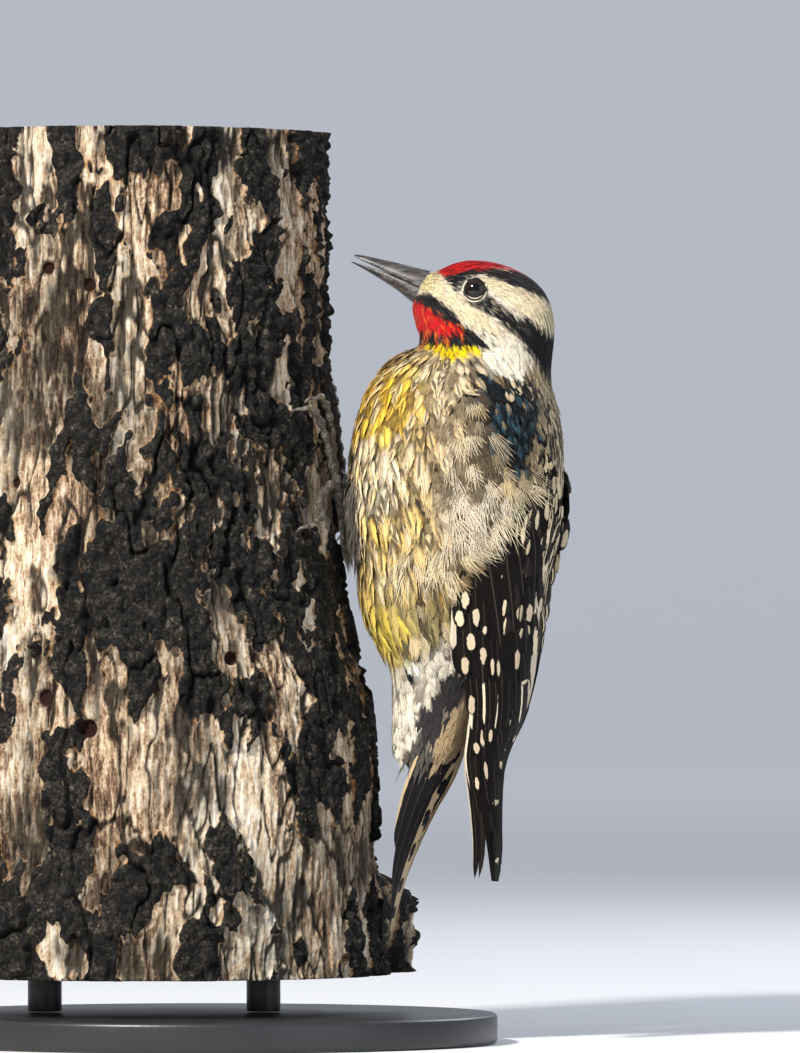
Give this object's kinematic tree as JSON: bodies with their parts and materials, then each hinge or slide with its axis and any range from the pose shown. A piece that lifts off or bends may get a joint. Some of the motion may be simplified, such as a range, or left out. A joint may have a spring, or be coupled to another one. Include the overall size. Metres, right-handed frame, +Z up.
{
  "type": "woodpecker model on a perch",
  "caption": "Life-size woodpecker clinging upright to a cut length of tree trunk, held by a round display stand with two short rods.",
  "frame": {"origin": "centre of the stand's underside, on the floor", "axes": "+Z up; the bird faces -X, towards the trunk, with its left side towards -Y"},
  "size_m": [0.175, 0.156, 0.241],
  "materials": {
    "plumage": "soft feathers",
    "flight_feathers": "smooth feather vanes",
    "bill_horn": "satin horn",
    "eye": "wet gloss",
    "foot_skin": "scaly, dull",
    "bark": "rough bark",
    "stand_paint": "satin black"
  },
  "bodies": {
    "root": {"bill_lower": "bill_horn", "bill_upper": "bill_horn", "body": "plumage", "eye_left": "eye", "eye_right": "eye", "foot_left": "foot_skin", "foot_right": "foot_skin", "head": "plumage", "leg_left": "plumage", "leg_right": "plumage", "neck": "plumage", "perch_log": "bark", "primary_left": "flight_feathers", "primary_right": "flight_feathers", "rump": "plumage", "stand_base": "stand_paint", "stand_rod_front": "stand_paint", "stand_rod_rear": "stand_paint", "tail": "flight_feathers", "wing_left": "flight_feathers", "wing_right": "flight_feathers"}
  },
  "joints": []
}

#### [Problem details]
Copy out the whole listing, exactly as written.

#### [The output]
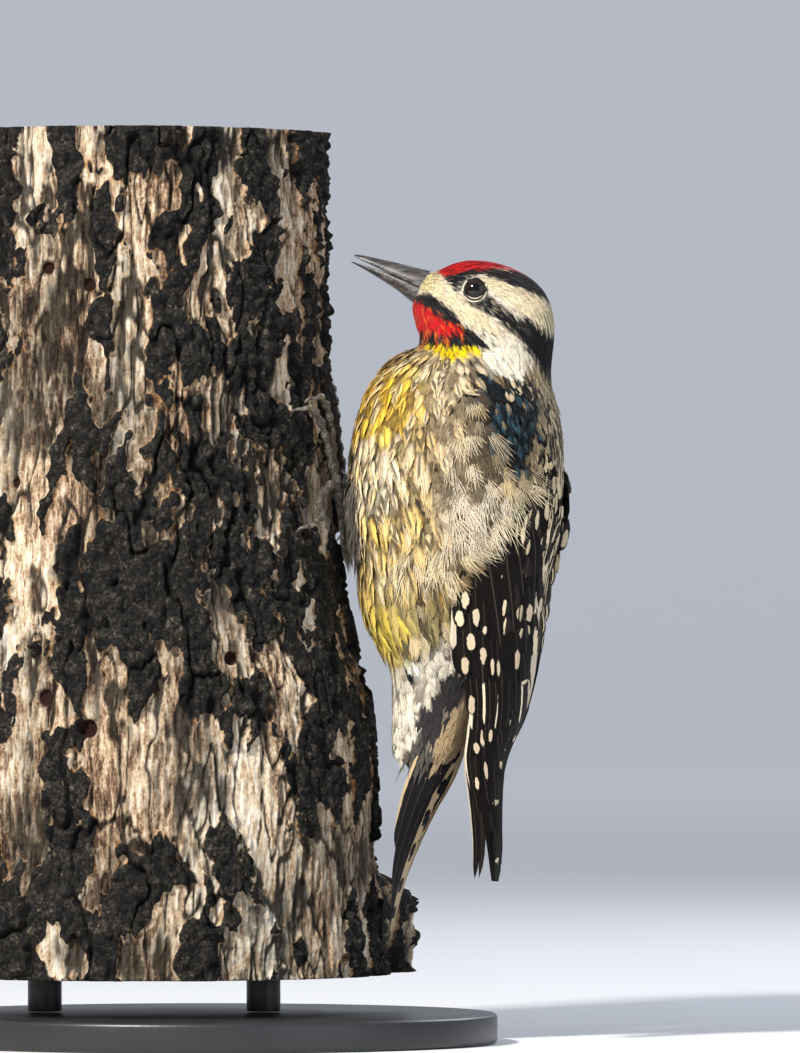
Give this object's kinematic tree as JSON: bodies with their parts and materials, then each hinge or slide with its axis and any range from the pose shown. A piece that lifts off or bends may get a joint. Some of the motion may be simplified, such as a range, or left out. A joint may have a spring, or be coupled to another one. Include the overall size. Metres, right-handed frame, +Z up.
{
  "type": "woodpecker model on a perch",
  "caption": "Life-size woodpecker clinging upright to a cut length of tree trunk, held by a round display stand with two short rods.",
  "frame": {"origin": "centre of the stand's underside, on the floor", "axes": "+Z up; the bird faces -X, towards the trunk, with its left side towards -Y"},
  "size_m": [0.175, 0.156, 0.241],
  "materials": {
    "plumage": "soft feathers",
    "flight_feathers": "smooth feather vanes",
    "bill_horn": "satin horn",
    "eye": "wet gloss",
    "foot_skin": "scaly, dull",
    "bark": "rough bark",
    "stand_paint": "satin black"
  },
  "bodies": {
    "root": {"bill_lower": "bill_horn", "bill_upper": "bill_horn", "body": "plumage", "eye_left": "eye", "eye_right": "eye", "foot_left": "foot_skin", "foot_right": "foot_skin", "head": "plumage", "leg_left": "plumage", "leg_right": "plumage", "neck": "plumage", "perch_log": "bark", "primary_left": "flight_feathers", "primary_right": "flight_feathers", "rump": "plumage", "stand_base": "stand_paint", "stand_rod_front": "stand_paint", "stand_rod_rear": "stand_paint", "tail": "flight_feathers", "wing_left": "flight_feathers", "wing_right": "flight_feathers"}
  },
  "joints": []
}